Türkiye ile ABD ilişkileri 1800 yıllarına kadar dayanır. ABD’nin, bazı ihanetleri şu şekilde özetlenebilir:
 
- 1830 anlaşmasıyla Amerikan vatandaşlığına geçen ve çoğu suça karışmış Ermeniler ABD himayesine alındı. 1900-1914 yıllarında 70 bin Ermeni ABD vatandaşı Türkiye’de faaliyet yürüttü. 
 
- İkinci Dünya Savaşı’ndan sonra Türkiye 5 bin kişilik bir birlikle Kore Savaşı’nda ABD ve BM için üstün başarılar göstermiş, 1952’de NATO’ya katılmış, 1954’te İncirlik Üssüne izin vermişti.
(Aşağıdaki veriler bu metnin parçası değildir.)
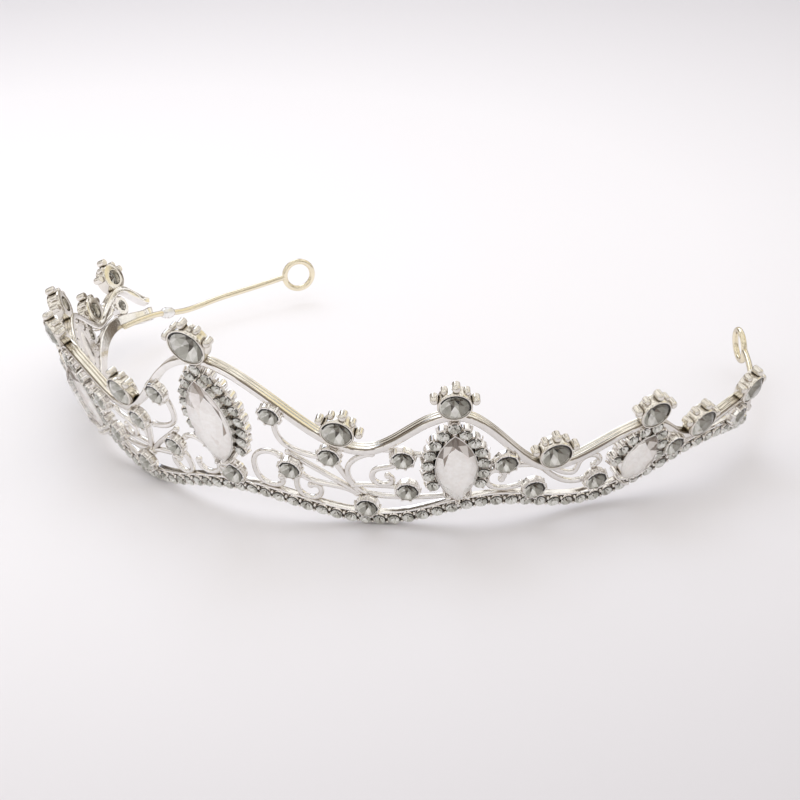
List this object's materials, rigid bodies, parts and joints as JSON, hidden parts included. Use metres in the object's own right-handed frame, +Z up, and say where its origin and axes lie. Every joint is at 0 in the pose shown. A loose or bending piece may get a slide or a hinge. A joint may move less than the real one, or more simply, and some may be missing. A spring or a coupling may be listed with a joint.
{
  "type": "bridal tiara",
  "caption": "Bridal tiara: a wavy jewelled frame of pointed crystals, round stones and scrollwork that sits over the head on two wires ending in pin eyes.",
  "frame": {"origin": "on the resting plane, under the middle of the whole piece", "axes": "+Z up, -Y towards the front, +Y towards the open side between the wire eyes, +X to the right when seen from the front"},
  "size_m": [0.1466, 0.1104, 0.0407],
  "materials": {
    "silver_plate": "bright silver plate over cast white metal",
    "pale_gold_wire": "drawn wire, worn pale gold tone",
    "solder": "soft solder, dull silver",
    "grey_crystal": "faceted grey foiled crystal",
    "clear_crystal": "faceted clear foiled crystal"
  },
  "bodies": {
    "root": {"base_rail": "silver_plate", "base_rail_stones": "grey_crystal", "crest_rail": "silver_plate", "drop_cup": "silver_plate", "drop_stone": "grey_crystal", "end_wire_left": "pale_gold_wire", "end_wire_right": "pale_gold_wire", "foot_cups": "silver_plate", "foot_stones": "grey_crystal", "halo_stones_centre": "grey_crystal", "halo_stones_inner_left": "grey_crystal", "halo_stones_inner_right": "grey_crystal", "halo_stones_outer_left": "grey_crystal", "halo_stones_outer_right": "grey_crystal", "navette_setting_centre": "silver_plate", "navette_setting_inner_left": "silver_plate", "navette_setting_inner_right": "silver_plate", "navette_setting_outer_left": "silver_plate", "navette_setting_outer_right": "silver_plate", "navette_stone_centre": "clear_crystal", "navette_stone_inner_left": "clear_crystal", "navette_stone_inner_right": "clear_crystal", "navette_stone_outer_left": "clear_crystal", "navette_stone_outer_right": "clear_crystal", "peak_crown_centre": "silver_plate", "peak_crown_end_left": "silver_plate", "peak_crown_end_right": "silver_plate", "peak_crown_inner_left": "silver_plate", "peak_crown_inner_right": "silver_plate", "peak_crown_outer_left": "silver_plate", "peak_crown_outer_right": "silver_plate", "peak_crown_stones": "grey_crystal", "side_cups": "silver_plate", "side_stones": "grey_crystal", "solder_sleeve_left": "solder", "solder_sleeve_right": "solder", "strand_bridge": "silver_plate", "strand_centre_scroll": "silver_plate", "strand_diagonal": "silver_plate", "strand_drop": "silver_plate", "strand_inner_curl": "silver_plate", "strand_outer_band": "silver_plate", "strand_outer_curl": "silver_plate", "strand_rail_curl": "silver_plate", "strand_return_band": "silver_plate", "strand_return_curl": "silver_plate", "strand_stem": "silver_plate", "strand_swoop": "silver_plate", "strand_tail_curl": "silver_plate", "strand_tie": "silver_plate", "strand_wide_loop": "silver_plate", "valley_crown_end_left": "silver_plate", "valley_crown_end_right": "silver_plate", "valley_crown_inner_left": "silver_plate", "valley_crown_inner_right": "silver_plate", "valley_crown_outer_left": "silver_plate", "valley_crown_outer_right": "silver_plate", "valley_crown_stones": "grey_crystal"}
  },
  "joints": []
}
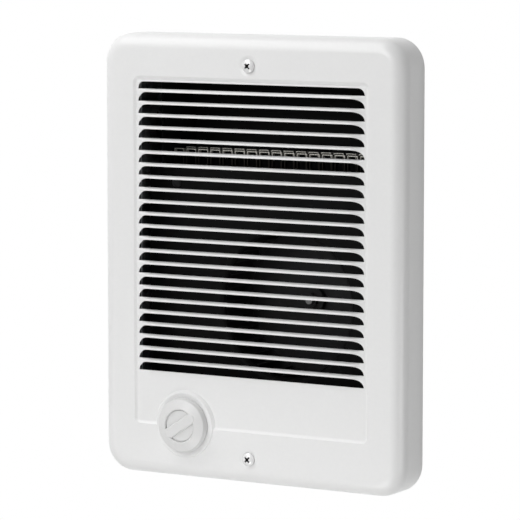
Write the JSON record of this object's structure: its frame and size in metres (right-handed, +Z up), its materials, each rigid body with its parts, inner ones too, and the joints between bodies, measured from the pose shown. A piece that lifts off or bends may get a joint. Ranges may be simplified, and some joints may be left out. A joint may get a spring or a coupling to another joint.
{
  "type": "recessed wall fan heater",
  "caption": "Recessed bathroom wall fan heater: white steel grille with hooded louvres over a wall can, centrifugal blower, ribbon element and rotary thermostat.",
  "frame": {"origin": "centre of the wall can's back face", "axes": "+Z up, the grille faces -Y, +X to the right of someone facing the grille"},
  "size_m": [0.235, 0.1398, 0.3048],
  "materials": {
    "grille_enamel": "white powder coat, satin gloss",
    "knob_plastic": "moulded white plastic",
    "black_enamel": "black satin enamel",
    "galvanised": "galvanised sheet, faint spangle",
    "plated_screws": "bright zinc plating",
    "steel": "ground steel",
    "laminations": "stacked electrical steel",
    "coil_wire": "enamelled copper wire under varnish",
    "bobbin_nylon": "natural nylon",
    "die_cast": "die cast, as made",
    "bronze": "sintered bronze",
    "brass": "stamped brass",
    "heating_ribbon": "bright nickel chrome ribbon",
    "mica": "mica board with silvery flakes",
    "ceramic": "glazed steatite",
    "phenolic": "dark moulded phenolic",
    "ground_green": "green dyed zinc"
  },
  "bodies": {
    "heater": {"wall_can": "galvanised", "cable_clamp": "galvanised", "cable_clamp_screw": "plated_screws", "ground_screw": "ground_green", "grille": "grille_enamel", "grille_screw_top": "plated_screws", "grille_screw_bottom": "plated_screws", "thermostat_body": "phenolic", "thermostat_nut": "plated_screws", "thermostat_bracket": "galvanised", "thermostat_bracket_screw_left": "plated_screws", "thermostat_bracket_screw_right": "plated_screws", "thermostat_terminal_line": "brass", "thermostat_terminal_load": "brass", "heater_plate": "black_enamel", "chassis_screw_top_left": "plated_screws", "chassis_screw_top_right": "plated_screws", "chassis_screw_bottom_left": "plated_screws", "chassis_screw_bottom_right": "plated_screws", "blower_housing": "black_enamel", "motor_stator": "laminations", "coil_bobbin": "bobbin_nylon", "motor_coil": "coil_wire", "bearing_bracket_front": "die_cast", "bearing_bracket_rear": "die_cast", "bearing_front": "bronze", "bearing_rear": "bronze", "motor_bolt_upper": "plated_screws", "motor_nut_upper": "plated_screws", "motor_bolt_lower": "plated_screws", "motor_nut_lower": "plated_screws", "outlet_duct": "black_enamel", "duct_screw_left": "plated_screws", "duct_screw_right": "plated_screws", "mica_strip_front": "mica", "mica_strip_rear": "mica", "element_ribbon_front": "heating_ribbon", "element_ribbon_rear": "heating_ribbon", "terminal_bar_left": "brass", "terminal_bar_right": "brass", "terminal_bush_left": "ceramic", "terminal_bush_right": "ceramic", "terminal_nut_left": "plated_screws", "terminal_nut_right": "plated_screws", "thermal_limit": "steel", "limit_screw_upper": "plated_screws", "limit_screw_lower": "plated_screws"},
    "blower": {"blower_wheel": "steel", "wheel_back_plate": "steel", "hub_nut": "plated_screws", "motor_shaft": "steel", "motor_rotor": "laminations"},
    "control": {"thermostat_knob": "knob_plastic", "thermostat_shaft": "brass"}
  },
  "joints": [
    {"name": "blower_spin", "type": "hinge", "parent": "heater", "child": "blower", "pos_m": [0.0127, -0.0426, -0.0306], "axis": [0, 1, 0], "continuous": true},
    {"name": "thermostat_turn", "type": "hinge", "parent": "heater", "child": "control", "pos_m": [-0.0507, -0.127, -0.1138], "axis": [0, 1, 0], "range_deg": [0, 270]}
  ]
}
Bütün bunlara rağmen ABD, Türkiye’ye yine ihanet etti. 1959 yılında Türkiye’ye yerleştirilen Jüpiter Füzeleri, Küba Krizi sebebiyle geri çekildiği zaman, Başkan Kennedy’nin “Sovyetler Türkiye’ye saldırırsa bu füzelerin ateşlenmeyeceği” talimatını verdiği ortaya çıktı. 
 
- Türkiye’ye alternatif arayan, bağımsız Türkiye yolunda adımlar atan Adnan Menderes, Rusya randevusu öncesi darbe ile indirildi. İki bakanı ile birlikte idam edildi.
 
- ABD Başkanı Johnson, 5 Haziran 1964’de İsmet İnönü’ye hitaben çok ağır bir mektup yazdı. Türkiye’yi, Kıbrıs’ta katliam yapan Rumlara müdahale etmemesi için tehdit etti.  
 
- 12 mart 1971 muhtırası sonrası kurdurduğu hükümete haşhaş ekimini yasaklattı. Yarım milyon kişi işsiz kaldı.
 
- 1974 yılında, Türkiye’nin Kıbrıs’a müdahalesini takiben ABD, 1975-1978 yılları arasında Türkiye’ye ambargo uyguladı.
 
- 12 Eylül darbesini tezgahladı, yaptı ve başardı. Darbe sonrası, kapatılan üslerini yeniden açtırdı.
 
- 1991’de Türkiye’nin bölünmesine gidecek olan adımlar için Çekiç Güç vasıtasıyla PKK’yı desteklemeye başladı. Bugün Türkiye’yi tehdit eden Kürdistan’ın temellerini attırdı.
 
- Ekim 1992’de Ege’de Muavenet gemimizi vurarak batırdı 5 subayımız şehit oldu.
 
- 4 Temmuz 2003 tarihinde Süleymaniye kentindeki 11 TSK personeli ABD askerlerince başına çuval geçirilerek tutuklandı. 
 
- ABD’nin, Gezi Provokasyonu, 17-25 Aralık, 15 Temmuz darbe girişimlerinin arkasında yer aldığı her geçen daha da netleşiyor.
 
- Türkiye’yi tehdit eden Suriye’nin kuzeyindeki PKK/PYD terör koridoruna TIR’larla silah ve mühimmat taşımaya devam ediyor.
 
YENİ TÜRKİYE PLANLARINI BOZUYOR
 
- ‘Bağımsız Türkiye’ diyen Adnan Menderes, darbe ile indirildi, idam edildi
 
- İsmet İnönü 5 Haziran 1964 tarihli Johnson Mektubu’yla yapılan tehdide boyun eğdirildi.
 
- 12 mart 1971 muhtırası ile ara rejim hükümete haş haş ekimi yasağı koyduruldu.
 
- 1974 Kıbrıs Zaferi sonrası Türkiye’ye silah ambargosu uygulandı. Türkiye 1980 darbesine götürüldü.
 
- 1980 darbesi sonrası darbe hükümeti Türkiye’yi ABD’ye uydu yapmaya kalkıştı.
 
- Çekiç Güç’ü gönderen, ilk ziyaretini İran’a yaparak D-8’i kuran Necmettin Erbakan hükümeti darbe ile düşürüldü.
 
- ‘Bağımsız Türkiye’ yolunda tarihi adımlar atan Erdoğan liderliğindeki Türkiye’yi durdurmak için defalarca kumpas kurdu.Gezi, 17-25 Aralık, 15 Temmuz girişimlerini yaptı ancak ilk kez başaramadı.  
 
“Sırtına yediği onca hançere rağmen herkesle dostluk hukukunu korumaya çalışan bir başka ülke yoktur.”